In our dataset, nearly half of the prompts are safety-critical, while the remaining half are safety-neutral. Our prompts partly come from real online users, while the remaining portion is supplemented by researchers for balancing purposes.

For more information, please refer to Hugging Face Page: PKU-Alignment/SafeSora-Label.

Human Preference Dataset

The human preference dataset contains over 51,000 comparisons, each data point comprising a user input and two generated videos. Through the following heuristic-based annotation process, human preferences were obtained in terms of helpfulness or harmlessness dimensions.

Additionally, due to a pre-annotation process, human preferences on four helpfulness sub-dimensions were also included. These sub-dimensions are:

  • Instruction Following
  • Correctness
  • Informativeness
  • Aesthetics

The specific annotation process is as shown in the figure below:

Annotation Process

For more information, please refer to Hugging Face Page: PKU-Alignment/SafeSora.

Evaluation Dataset

The evaluation dataset contains 600 human-written prompts, including 300 safety-neutral prompts and 300 red-teaming prompts. The 300 red-teaming prompts are constructed based on 12 harmful categories. These prompts will not appear in the training set and are reserved for researchers to generate videos for model evaluation.

For more information, please refer to Hugging Face Page: PKU-Alignment/SafeSora-Eval.

Data Access

The dataset is available on the Hugging Face Datasets Hub. A recommended way to download is using huggingface cli:

# Multi-label Classification Dataset: SafeSora-Label
huggingface-cli download --repo-type dataset --local-dir-use-symlinks False --resume-download PKU-Alignment/SafeSora-Label --local-dir ./SafeSora-Label

# Human Preference Dataset: SafeSora
huggingface-cli download --repo-type dataset --local-dir-use-symlinks False --resume-download PKU-Alignment/SafeSora --local-dir ./SafeSora

# Evaluation Dataset: SafeSora-Eval
huggingface-cli download --repo-type dataset --local-dir-use-symlinks False --resume-download PKU-Alignment/SafeSora-Eval --local-dir ./SafeSora-Eval

The downloaded data mainly consists of two parts: config-train.json.gz and config-test.json.gz are the data configurations, and videos.tar.gz is the compressed package of videos. Please unzip the package before use.

tar -xzvf video.tar.gz

Each data point in the dataset includes a user prompt, the potential harmful category of the user prompt, a generated video, and the annotation results of the harmful category for the Text-Video pair. In the config, the video will include a video_path pointing to its relative location in the videos folder. This relative location follows a fixed rule: videos/prompt_id/video_id.

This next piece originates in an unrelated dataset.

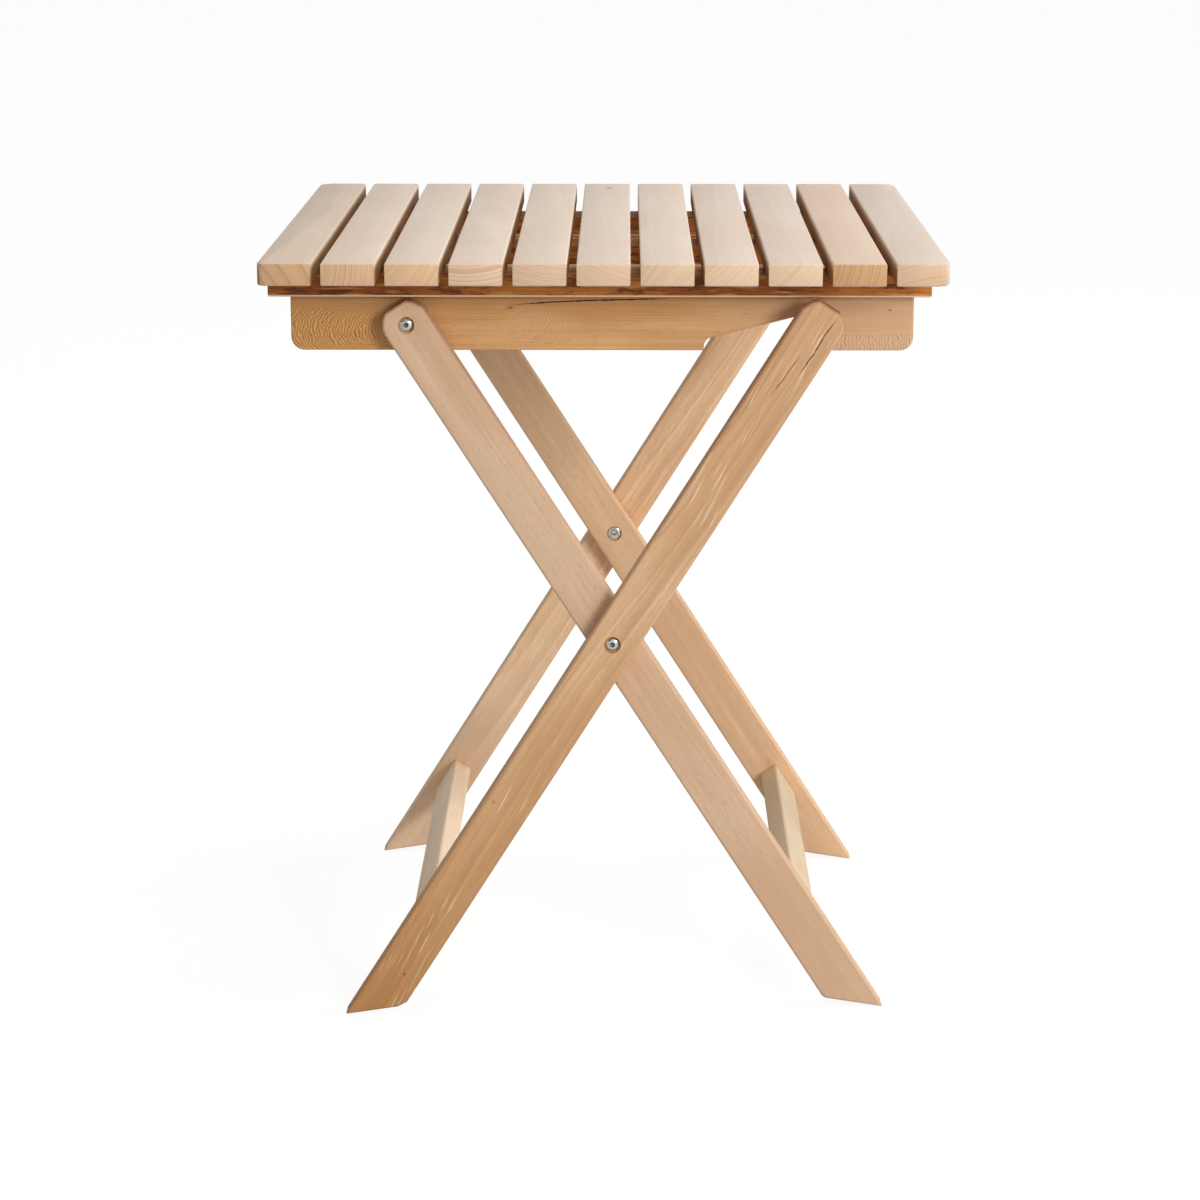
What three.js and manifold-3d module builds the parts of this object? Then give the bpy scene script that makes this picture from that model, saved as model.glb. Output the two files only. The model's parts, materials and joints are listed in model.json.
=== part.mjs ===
// Folding picnic table: a slatted top hinged to an inner leg frame, and an outer leg
// frame that crosses the inner one and props the top through a rod in two notches.
// Millimetres, +Z up, +Y towards the rear. The origin is on the floor under the
// centre of the top.

import * as THREE from 'three';
import { mergeVertices } from 'three/addons/utils/BufferGeometryUtils.js';
import Module from 'manifold-3d';

const wasm = await Module();
wasm.setup();

// ---------------------------------------------------------------- driving dimensions
const GAP = 0.3; // clearance between pieces that touch
const OVERLAP = 0.01; // how far two joined cutting tools run into each other
const TOP_HEIGHT = 720;

const SLAT_COUNT = 11;
const SLAT_PITCH = 55.9;
const SLAT_WIDTH = 47.4;
const SLAT_LENGTH = 600;
const BOARD_THICKNESS = 20; // slats, battens and aprons alike
const SLAT_EDGE = 1.2;
const FRONT_LEFT_EASE = { x: 6.5, y: 8, steps: 3 }; // the top's corners, seen from above
const FRONT_RIGHT_EASE = { x: 10, y: 15, steps: 2 };
const REAR_EASE = { x: 14, y: 14, steps: 6 };

const BATTEN_LENGTH = 595;
const BATTEN_WIDTH = 49;
const BATTEN_SHIFT = -4; // the battens sit a little to the left under the slats
const BATTEN_EDGE = 1.6;
const BATTEN_Y = { front: -206.5, middle: -10, rear: 206.5 };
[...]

Note: The videos.tar.gz file in the SafeSora-Label and SafeSora preference datasets is the same, so if you have previously downloaded videos.tar.gz, you can use the same video folder and only need to download the config files separately.

We also provide a script to quickly return a Torch Dataset class:

from safe_sora.datasets import VideoDataset, PairDataset, PromptDataset

# Multi-label Classification Dataset
label_data = VideoDataset.load("path/to/config", video_dir="path/to/video_dir")

# Human Preference Dataset
pref_data = PairDataset.load("path/to/config", video_dir="path/to/video_dir")

# Evaluation Dataset
eval_data = PromptDataset.load("path/to/config", video_dir="path/to/video_dir")

Citation

If you find the SafeSora dataset family useful in your research, please cite the following paper:

@misc{dai2024safesora,
      title={SafeSora: Towards Safety Alignment of Text2Video Generation via a Human Preference Dataset},
      author={Josef Dai and Tianle Chen and Xuyao Wang and Ziran Yang and Taiye Chen and Jiaming Ji and Yaodong Yang},
      year={2024},
      eprint={2406.14477},
      archivePrefix={arXiv},
      primaryClass={id='cs.CV' full_name='Computer Vision and Pattern Recognition' is_active=True alt_name=None in_archive='cs' is_general=False description='Covers image processing, computer vision, pattern recognition, and scene understanding. Roughly includes material in ACM Subject Classes I.2.10, I.4, and I.5.'}
}

License

SafeSora dataset and its family are released under the CC BY-NC 4.0 License. The code is released under Apache License 2.0.